What is your long-term objective with iKentoo, and what do you see as your greatest hurdles to achieving this?

We want iKentoo to be the #1 platform in Europe and in the world. It’s hard to foresee the future, but a big obstacle could be our competition and whether they improve, especially at the higher end of the market. Right now, there are few other players that offer the quality and price that we do. Regulatory issues are another hurdle. We’re focused on European countries, but our product category is systematically subject to fiscal requirements to prevent VAT fraud and data security. Our goal is to make one product that works for all native requirements, instead of developing and managing multiple products for different countries in parallel.
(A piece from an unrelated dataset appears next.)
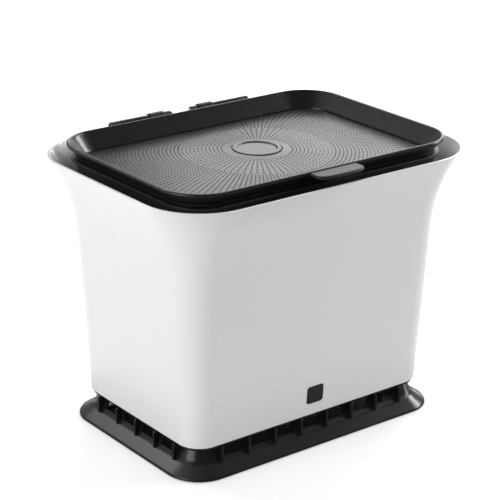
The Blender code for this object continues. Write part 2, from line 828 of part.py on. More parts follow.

It will be interesting to see whether tax and fiscal law moves towards regulatory harmonization, or whether it becomes increasingly complex with different standards for every country, as this will impact our expansion and how many versions of iKentoo we want to support.

Is there any message you would like to convey to our readers?

What’s unique about iKentoo is that we’re trying to do things the right way and not get ahead of ourselves. We’re not falling into the trap of growing too fast and falling flat trying to get more funding. Our organic growth strategy has been rewarded with happy investors, a growing number of clients and a good product.